Here's the problem: the article has already established that consensus is hard, that impossibility results constrain the design space, and that practical protocols are negotiations with these impossibilities. All of this is well-argued. But the editorial pivot — "maybe we shouldn't want consensus at all" — lacks the same rigor. It cites the immune system and the scientific method as analogies, but these are not distributed systems. The immune system does not need to agree on a transaction log. The scientific method does not need to elect a leader. The analogy breaks down at the point where it matters.

What would a dissent-tolerant distributed system actually look like? Would it use CRDTs? Would it use eventual consistency with explicit conflict retention? Would it abandon the state machine replication model entirely in favor of something like a multi-version concurrency control system that keeps divergent histories alive?

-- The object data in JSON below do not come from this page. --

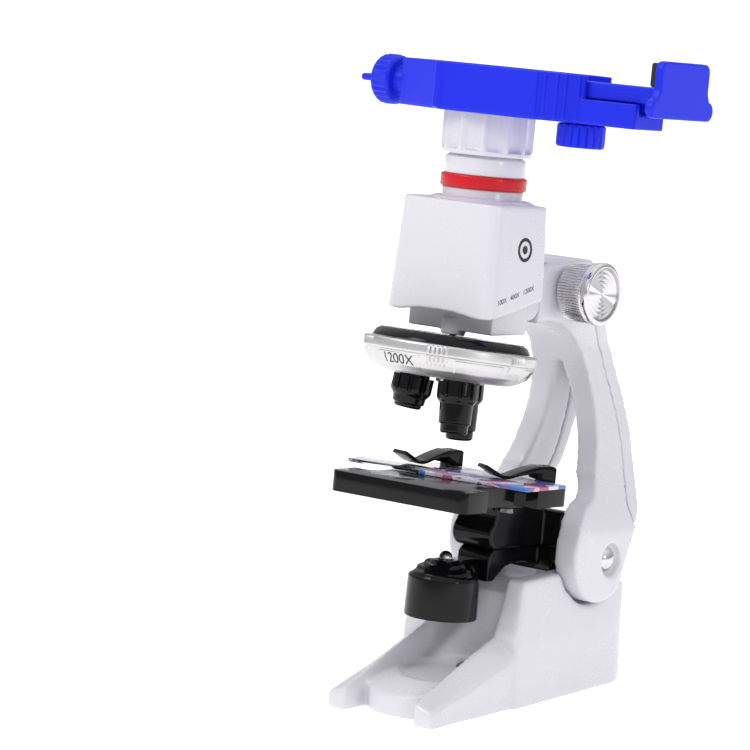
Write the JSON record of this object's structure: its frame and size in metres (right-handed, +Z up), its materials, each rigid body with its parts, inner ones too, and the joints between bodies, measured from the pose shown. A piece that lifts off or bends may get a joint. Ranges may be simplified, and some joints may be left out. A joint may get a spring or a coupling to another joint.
{
  "type": "kids microscope",
  "caption": "Upright toy microscope with a horseshoe base, tilting fork arm, focus knobs, lens turret, stage with clips and slide, flip lamp cup, and a clamp-on phone holder.",
  "frame": {"origin": "on the ground plane, on the base plate's underside, below the stage aperture", "axes": "+Z up, front toward -Y, +X to the right seen from the front"},
  "size_m": [0.132, 0.1227, 0.233],
  "materials": {
    "white_plastic": "gloss moulded ABS",
    "blue_plastic": "semi-gloss moulded plastic",
    "red_plastic": "gloss moulded plastic",
    "black_plastic": "gloss moulded plastic",
    "satin_silver": "satin metallised plastic",
    "chrome": "bright plated, knurled",
    "steel": "plain steel",
    "brass": "turned brass colour",
    "clear_lens": "clear moulded lens",
    "slide_plastic": "clear plastic slide with coloured specimen film",
    "battery_wrap": "printed sleeve, plain",
    "circuit_board": "board with solder mask",
    "mirror_glass": "silvered",
    "rubber_pad": "matt rubber"
  },
  "bodies": {
    "base": {"base_shell": "white_plastic", "base_plate": "white_plastic", "battery_cover": "white_plastic", "battery_right": "battery_wrap", "battery_left": "battery_wrap", "battery_contact_front": "steel", "battery_contact_rear": "steel", "base_screws": "steel"},
    "switch": {"power_switch": "black_plastic"},
    "arm": {"arm_frame": "white_plastic", "arm_back_cover": "white_plastic", "shaft_bushes": "brass", "pivot_bolt_right": "chrome", "pivot_bolt_left": "chrome", "pivot_nut_right": "steel", "pivot_nut_left": "steel", "stage": "black_plastic", "stage_screws": "steel", "stage_bracket": "black_plastic", "lamp_arm": "black_plastic"},
    "slide": {"specimen_slide": "slide_plastic"},
    "clip_right": {"clip_right": "black_plastic"},
    "clip_left": {"clip_left": "black_plastic"},
    "lamp": {"lamp_cup": "black_plastic", "led": "clear_lens", "led_board": "circuit_board", "mirror": "mirror_glass"},
    "focus": {"focus_shaft": "steel", "focus_pinion": "brass", "focus_knob_right": "chrome", "focus_knob_left": "chrome"},
    "head": {"head_shell": "white_plastic", "focus_carriage": "white_plastic", "focus_rack": "black_plastic", "nose_block": "white_plastic", "body_tube": "white_plastic", "red_ring": "red_plastic", "field_lens": "clear_lens"},
    "eyepiece": {"eyepiece_sleeve": "white_plastic", "eyepiece_lens": "clear_lens"},
    "turret": {"turret_bowl": "satin_silver", "turret_cap": "black_plastic", "turret_screw": "steel", "objective_1200": "black_plastic", "objective_400": "black_plastic", "objective_100": "black_plastic", "lens_1200": "clear_lens", "lens_400": "clear_lens", "lens_100": "clear_lens"},
    "holder": {"holder_frame": "blue_plastic"},
    "jaw": {"clamp_jaw": "blue_plastic"},
    "clamp_screw": {"clamp_screw": "blue_plastic"},
    "bar": {"slide_bar": "blue_plastic", "jaw_pad": "rubber_pad"},
    "lock": {"lock_knob": "blue_plastic"}
  },
  "joints": [
    {"name": "arm_tilt", "type": "hinge", "parent": "base", "child": "arm", "pos_m": [0, 0.062, 0.0473], "axis": [-1, 0, 0], "range_deg": [-4.4, 45]},
    {"name": "switch_slide", "type": "slide", "parent": "base", "child": "switch", "axis": [1, 0, 0], "range_m": [0, 0.0046]},
    {"name": "slide_shift", "type": "slide", "parent": "arm", "child": "slide", "axis": [0.9986, 0.0522, -0.004], "range_m": [-0.008, 0.008]},
    {"name": "clip_right_swing", "type": "hinge", "parent": "arm", "child": "clip_right", "pos_m": [0.0205, 0.02631, 0.07873], "axis": [0, 0.0767, 0.9971], "range_deg": [-25, 60]},
    {"name": "clip_left_swing", "type": "hinge", "parent": "arm", "child": "clip_left", "pos_m": [-0.0205, 0.02631, 0.07873], "axis": [0, 0.0767, 0.9971], "range_deg": [-60, 35]},
    {"name": "lamp_flip", "type": "hinge", "parent": "arm", "child": "lamp", "pos_m": [0, 0.01972, 0.04524], "axis": [0, 0.9971, -0.0767], "range_deg": [0, 180]},
    {"name": "focus_turn", "type": "hinge", "parent": "arm", "child": "focus", "pos_m": [0, 0.04805, 0.14496], "axis": [1, 0, 0], "range_deg": [-115, 72]},
    {"name": "head_slide", "type": "slide", "parent": "arm", "child": "head", "axis": [0, 0.0767, 0.9971], "range_m": [-0.005, 0.008]},
    {"name": "turret_turn", "type": "hinge", "parent": "head", "child": "turret", "pos_m": [0, -0.00588, 0.11661], "axis": [0, 0.1633, 0.9866], "continuous": true},
    {"name": "eyepiece_pull", "type": "slide", "parent": "head", "child": "eyepiece", "axis": [0, 0.0767, 0.9971], "range_m": [0, 0.01]},
    {"name": "holder_lift", "type": "slide", "parent": "eyepiece", "child": "holder", "axis": [0, 0.0767, 0.9971], "range_m": [0, 0.014]},
    {"name": "jaw_slide", "type": "slide", "parent": "holder", "child": "jaw", "axis": [1, 0, 0], "range_m": [-0.005, 0]},
    {"name": "screw_turn", "type": "hinge", "parent": "jaw", "child": "clamp_screw", "pos_m": [-0.034, 0.01284, 0.21652], "axis": [1, 0, 0], "range_deg": [-721, 1]},
    {"name": "bar_slide", "type": "slide", "parent": "holder", "child": "bar", "axis": [1, 0, 0], "range_m": [-0.007, 0.015]},
    {"name": "lock_turn", "type": "hinge", "parent": "holder", "child": "lock", "pos_m": [0.0388, 0.01221, 0.2083], "axis": [0, 0.0767, 0.9971], "range_deg": [0, 360]}
  ],
  "couplings": [
    {"joint": "focus_turn", "follows": "head_slide", "rad_per_m": -250},
    {"joint": "screw_turn", "follows": "jaw_slide", "rad_per_m": 2513.3}
  ]
}
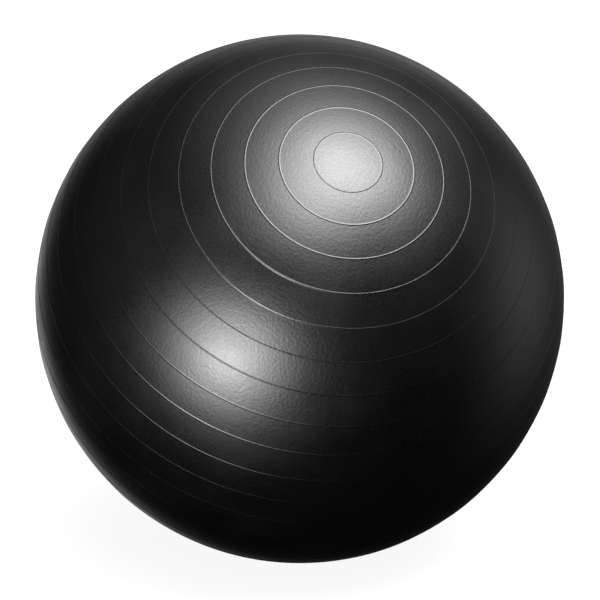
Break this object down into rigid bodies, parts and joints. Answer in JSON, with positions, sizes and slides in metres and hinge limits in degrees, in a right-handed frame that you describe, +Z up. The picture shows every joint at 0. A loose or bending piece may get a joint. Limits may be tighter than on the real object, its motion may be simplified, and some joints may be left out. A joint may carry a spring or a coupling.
{
  "type": "exercise ball",
  "caption": "Large inflatable gym ball of black PVC with fine moulded rings around a smooth pole, and a flush stopper plug that pulls out of its valve.",
  "frame": {"origin": "centre of the inflated ball", "axes": "+Z up as the ball lies on the floor; the ring axis leans 45 degrees from +Z towards +X and -Y at the smooth pole, and the valve is at the other end, low at the -X, +Y side"},
  "size_m": [0.65, 0.65, 0.6498],
  "materials": {
    "skin_pvc": "satin",
    "sleeve_pvc": "matte",
    "plug_pe": "satin"
  },
  "bodies": {
    "ball": {"shell": "skin_pvc", "valve_sleeve": "sleeve_pvc"},
    "plug": {"plug": "plug_pe"}
  },
  "joints": [
    {"name": "plug_pull", "type": "slide", "parent": "ball", "child": "plug", "axis": [-0.5, 0.5, -0.7071], "range_m": [0, 0.03]}
  ]
}
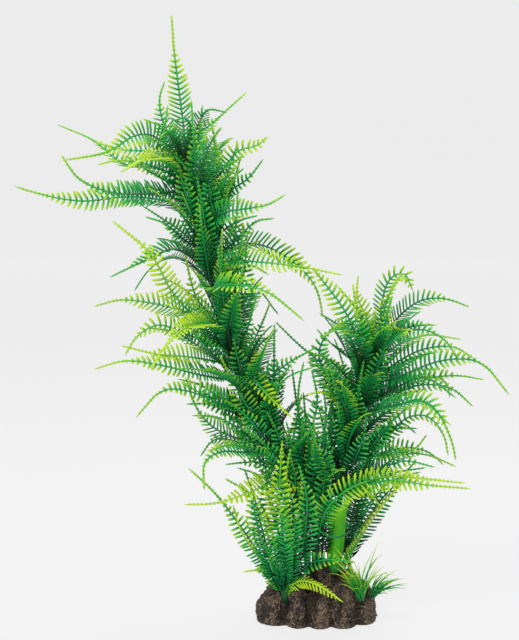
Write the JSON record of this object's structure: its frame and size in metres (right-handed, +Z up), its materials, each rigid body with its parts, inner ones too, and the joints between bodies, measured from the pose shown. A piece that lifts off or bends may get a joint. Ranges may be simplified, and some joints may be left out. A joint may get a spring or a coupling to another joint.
{
  "type": "artificial aquarium fern on driftwood base",
  "caption": "Tall artificial aquarium fern: arching comb-edged plastic fronds on leaning stems, rising with grass tufts from a fluted cast driftwood stump with a flat underside",
  "frame": {"origin": "centre of the stump's flat underside, on the surface it stands on", "axes": "+X to the right seen from the front, +Y to the back, +Z up along the plant; the front faces -Y"},
  "size_m": [0.3605, 0.2192, 0.4502],
  "materials": {
    "cast_driftwood": "rough granular cast resin with dry-brushed tan edges",
    "stem_green": "satin moulded plastic",
    "frond_green": "satin moulded plastic, lime towards the tips",
    "sheath_lime": "satin translucent moulded plastic",
    "grass_green": "satin moulded plastic",
    "twig_brown": "matt moulded plastic"
  },
  "bodies": {
    "root": {"driftwood_peg": "twig_brown", "driftwood_stump": "cast_driftwood", "front_frond_01": "frond_green", "front_frond_02": "frond_green", "front_frond_03": "frond_green", "front_frond_04": "frond_green", "front_frond_05": "frond_green", "front_frond_06": "frond_green", "front_stub": "stem_green", "grass_tuft_side": "grass_green", "grass_tuft_upright": "grass_green", "middle_frond_01": "frond_green", "middle_frond_02": "frond_green", "middle_stem": "stem_green", "right_frond_01": "frond_green", "right_frond_02": "frond_green", "right_frond_03": "frond_green", "right_frond_04": "frond_green", "right_frond_05": "frond_green", "right_frond_06": "frond_green", "right_frond_07": "frond_green", "right_frond_08": "frond_green", "right_frond_09": "frond_green", "right_frond_10": "frond_green", "right_frond_11": "frond_green", "right_frond_12": "frond_green", "right_frond_13": "frond_green", "right_frond_14": "frond_green", "right_frond_15": "frond_green", "right_stem": "stem_green", "stem_sleeve": "sheath_lime", "tall_frond_01": "frond_green", "tall_frond_02": "frond_green", "tall_frond_03": "frond_green", "tall_frond_04": "frond_green", "tall_frond_05": "frond_green", "tall_frond_06": "frond_green", "tall_frond_07": "frond_green", "tall_frond_08": "frond_green", "tall_frond_09": "frond_green", "tall_frond_10": "frond_green", "tall_frond_11": "frond_green", "tall_frond_12": "frond_green", "tall_frond_13": "frond_green", "tall_frond_14": "frond_green", "tall_frond_15": "frond_green", "tall_frond_16": "frond_green", "tall_frond_17": "frond_green", "tall_frond_18": "frond_green", "tall_frond_19": "frond_green", "tall_frond_20": "frond_green", "tall_frond_21": "frond_green", "tall_frond_22": "frond_green", "tall_frond_23": "frond_green", "tall_frond_24": "frond_green", "tall_frond_25": "frond_green", "tall_frond_26": "frond_green", "tall_frond_27": "frond_green", "tall_frond_28": "frond_green", "tall_stem": "stem_green"}
  },
  "joints": []
}
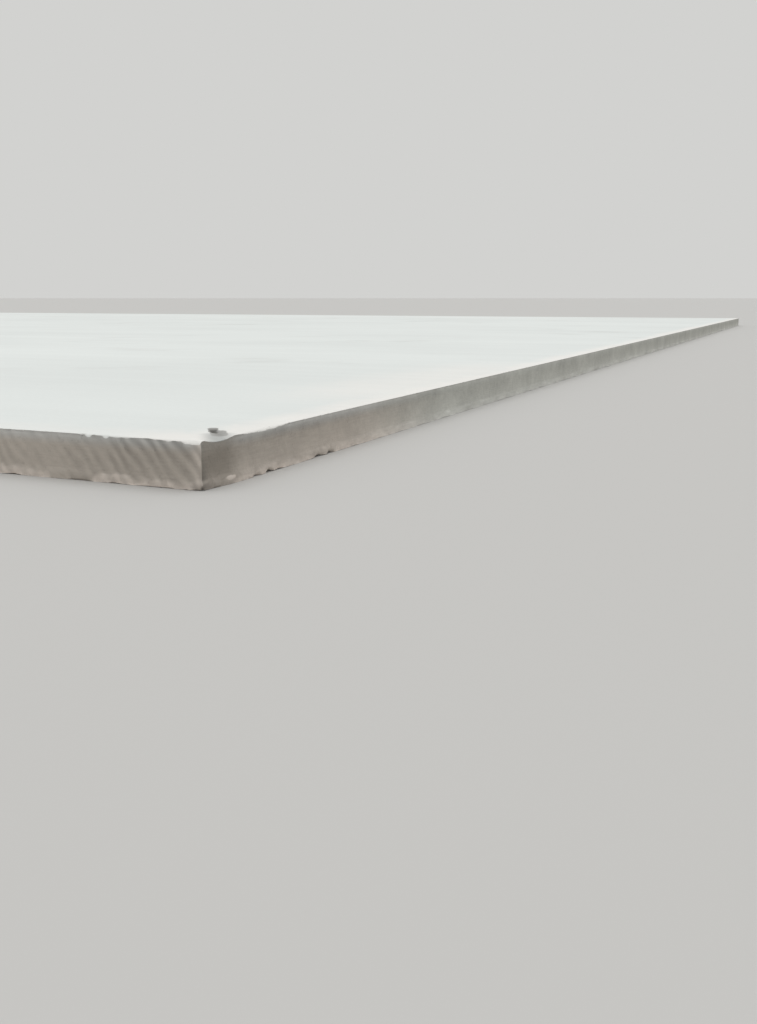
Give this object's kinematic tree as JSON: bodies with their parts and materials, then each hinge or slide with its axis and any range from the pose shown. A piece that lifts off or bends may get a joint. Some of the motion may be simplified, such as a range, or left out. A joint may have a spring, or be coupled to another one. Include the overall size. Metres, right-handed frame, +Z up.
{
  "type": "fiber cement backer board",
  "caption": "Flat rectangular sheet of pale grey fibre cement with square sawn edges, blunted and chipped near one corner, for backing tiles and lining walls.",
  "frame": {"origin": "middle of the underside, on the floor that the board lies on", "axes": "+X along the 2400 mm length, towards the end with the blunted corner; +Y across the 1200 mm width, from the front long edge to the rear one; +Z up, out of the tile face"},
  "size_m": [2.4, 1.2, 0.009],
  "materials": {
    "fiber_cement": "matte"
  },
  "bodies": {
    "root": {"board": "fiber_cement"}
  },
  "joints": []
}
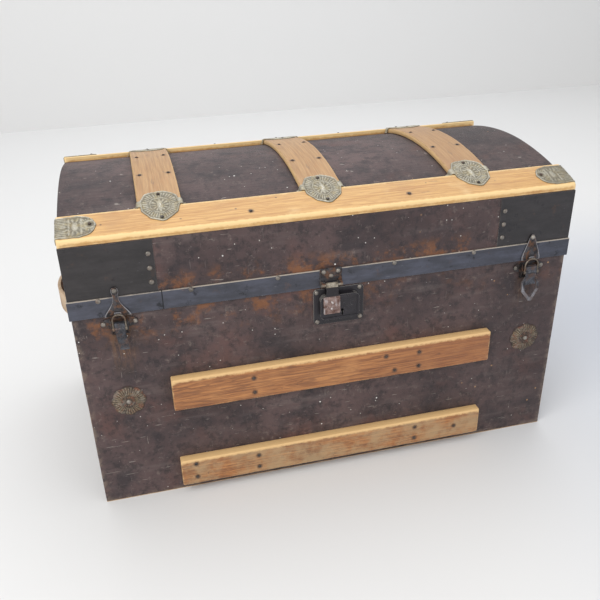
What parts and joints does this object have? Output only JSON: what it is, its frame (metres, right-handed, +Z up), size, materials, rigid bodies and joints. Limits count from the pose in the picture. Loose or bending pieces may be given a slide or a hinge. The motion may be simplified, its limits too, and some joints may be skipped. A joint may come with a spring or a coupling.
{
  "type": "dome-topped travelling trunk",
  "caption": "Canvas-covered wooden trunk with a shallow arched lid, hardwood slats, tin clamps, an iron lid band, a hasp lock, draw latches and leather end handles.",
  "frame": {"origin": "middle of the flat underside, on the floor", "axes": "+X along the length to the viewer's right, +Y to the hinged back, +Z up; the lock faces -Y"},
  "size_m": [0.771, 0.4026, 0.451],
  "materials": {
    "pine_boards": "bare sawn pine, darkened with age",
    "painted_canvas": "dark maroon paint on canvas, scuffed and speckled",
    "lining_paper": "aged plain paper",
    "oak_slats": "orange-brown varnish, worn pale on the edges",
    "worn_lid_slats": "worn pale varnished hardwood",
    "pressed_tin": "tarnished embossed tin",
    "black_iron": "black japanned iron, rubbed at the edges",
    "latch_steel": "dark rust-stained steel",
    "coppered_hasp": "worn copper wash",
    "handle_leather": "dry tan leather",
    "rivet_heads": "dull domed steel"
  },
  "bodies": {
    "chest_body": {"back_board": "pine_boards", "back_slat_lower": "oak_slats", "back_slat_upper": "oak_slats", "body_covering": "painted_canvas", "body_lining": "lining_paper", "body_rivets": "rivet_heads", "body_slat_nails": "rivet_heads", "bottom_board": "pine_boards", "front_board": "pine_boards", "front_slat_lower": "oak_slats", "front_slat_upper": "oak_slats", "hinge_pins": "latch_steel", "latch_lever_pins": "latch_steel", "left_end_board": "pine_boards", "left_handle": "handle_leather", "left_handle_caps": "latch_steel", "left_hinge_lower_leaf": "black_iron", "left_latch_base": "latch_steel", "left_rosette": "pressed_tin", "lock_case": "black_iron", "lock_plate": "black_iron", "right_end_board": "pine_boards", "right_handle": "handle_leather", "right_handle_caps": "latch_steel", "right_hinge_lower_leaf": "black_iron", "right_latch_base": "latch_steel", "right_rosette": "pressed_tin", "tray_cleats": "pine_boards"},
    "lid": {"lid_front_board": "pine_boards", "lid_back_board": "pine_boards", "lid_left_end": "pine_boards", "lid_right_end": "pine_boards", "lid_staves": "pine_boards", "lid_covering": "painted_canvas", "lid_front_slat": "worn_lid_slats", "lid_back_slat": "worn_lid_slats", "cross_slat_left": "worn_lid_slats", "cross_slat_middle": "worn_lid_slats", "cross_slat_right": "worn_lid_slats", "front_slat_clamps": "pressed_tin", "back_slat_clamps": "pressed_tin", "corner_clamps": "pressed_tin", "lid_band": "black_iron", "lid_corner_plates": "black_iron", "hasp_bracket": "latch_steel", "hasp_pin": "latch_steel", "left_latch_catch": "latch_steel", "right_latch_catch": "latch_steel", "left_hinge_upper_leaf": "black_iron", "right_hinge_upper_leaf": "black_iron", "lid_rivets": "rivet_heads", "band_nails": "rivet_heads", "lid_slat_nails": "rivet_heads"},
    "hasp_swinging": {"hasp": "coppered_hasp", "hasp_staple": "latch_steel"},
    "lock_bolt_sliding": {"lock_bolt": "latch_steel"},
    "left_lever": {"left_latch_lever": "latch_steel"},
    "left_link": {"left_latch_link": "latch_steel"},
    "right_lever": {"right_latch_lever": "latch_steel"},
    "right_link": {"right_latch_link": "latch_steel"}
  },
  "joints": [
    {"name": "lid_hinge", "type": "hinge", "parent": "chest_body", "child": "lid", "pos_m": [0, 0.1916, 0.309], "axis": [-1, 0, 0], "range_deg": [0, 100]},
    {"name": "hasp_hinge", "type": "hinge", "parent": "lid", "child": "hasp_swinging", "pos_m": [-0.008, -0.1926, 0.315], "axis": [-1, 0, 0], "range_deg": [0, 120]},
    {"name": "lock_bolt_slide", "type": "slide", "parent": "chest_body", "child": "lock_bolt_sliding", "axis": [-1, 0, 0], "range_m": [0, 0.006]},
    {"name": "left_lever_hinge", "type": "hinge", "parent": "chest_body", "child": "left_lever", "pos_m": [-0.296, -0.192, 0.3], "axis": [-1, 0, 0], "range_deg": [0, 135]},
    {"name": "left_link_hinge", "type": "hinge", "parent": "left_lever", "child": "left_link", "pos_m": [-0.296, -0.1955, 0.293], "axis": [1, 0, 0], "range_deg": [0, 135]},
    {"name": "right_lever_hinge", "type": "hinge", "parent": "chest_body", "child": "right_lever", "pos_m": [0.296, -0.192, 0.3], "axis": [-1, 0, 0], "range_deg": [0, 135]},
    {"name": "right_link_hinge", "type": "hinge", "parent": "right_lever", "child": "right_link", "pos_m": [0.296, -0.1955, 0.293], "axis": [1, 0, 0], "range_deg": [0, 135]}
  ],
  "couplings": [
    {"joint": "left_link_hinge", "follows": "left_lever_hinge", "ratio": 1},
    {"joint": "right_link_hinge", "follows": "right_lever_hinge", "ratio": 1}
  ]
}
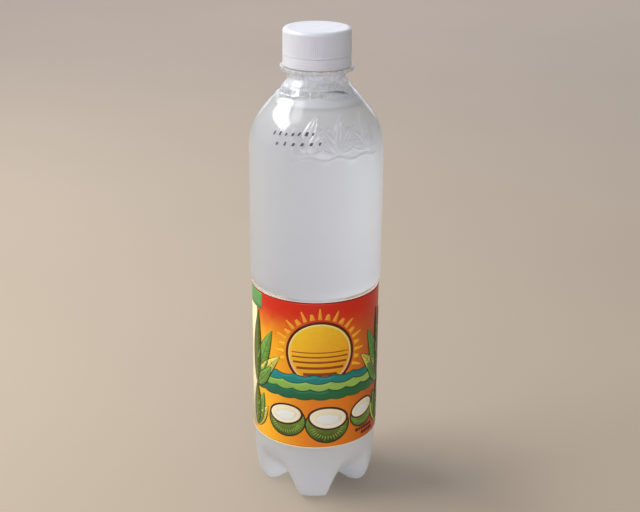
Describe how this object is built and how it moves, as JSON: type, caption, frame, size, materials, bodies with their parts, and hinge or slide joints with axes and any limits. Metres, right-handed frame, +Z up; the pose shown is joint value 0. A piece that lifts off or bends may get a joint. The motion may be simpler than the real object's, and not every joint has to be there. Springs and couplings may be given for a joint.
{
  "type": "bottle of coconut water",
  "caption": "Clear plastic bottle of cloudy coconut water on a petal base, with a white screw cap, tamper band and wrap-round film label.",
  "frame": {"origin": "middle of the base, on the plane that the feet stand on", "axes": "+Z up the bottle's axis to the cap, -Y towards the front of the label, +X to the right of someone who faces the label"},
  "size_m": [0.0612, 0.0612, 0.2231],
  "materials": {
    "clear_pet": "clear, blown, glossy",
    "coconut_water": "cloudy white drink",
    "white_cap": "moulded, satin",
    "printed_film": "printed film, satin gloss"
  },
  "bodies": {
    "root": {"bottle": "clear_pet", "coconut_water": "coconut_water", "cap": "white_cap", "tamper_band": "white_cap", "label": "printed_film"}
  },
  "joints": []
}
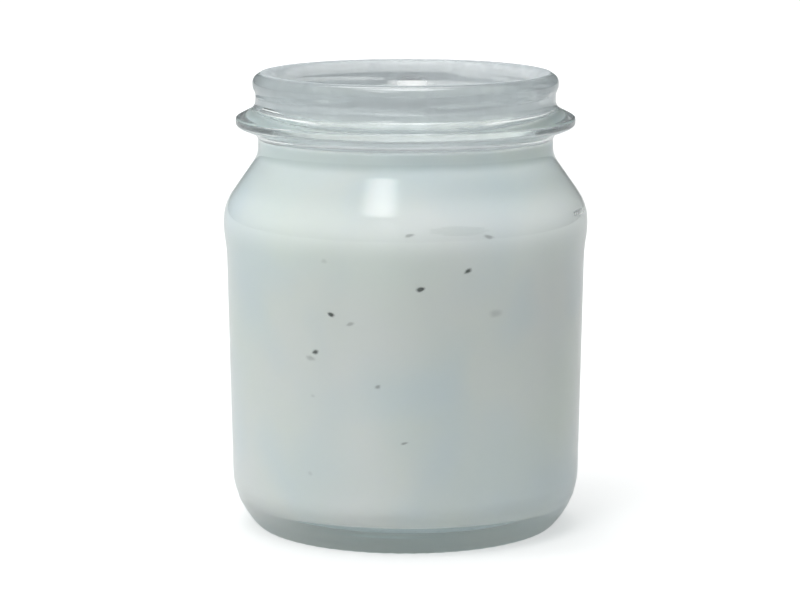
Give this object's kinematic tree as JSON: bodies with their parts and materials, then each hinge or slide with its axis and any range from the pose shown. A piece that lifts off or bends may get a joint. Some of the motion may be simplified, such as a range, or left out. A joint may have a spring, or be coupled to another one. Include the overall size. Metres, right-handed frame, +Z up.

The article needs to either develop this claim with technical specificity or acknowledge that it is speculative.

I have just written a companion article on Distributed consensus that frames consensus as a form of emergence. The two articles should be in conversation. Does the emergence frame support or undermine the dissent-tolerance claim? If consensus is emergence, is dissent tolerance a different kind of emergence — one that maintains multiplicity rather than convergence? Or is it just a failure mode dressed up as a virtue?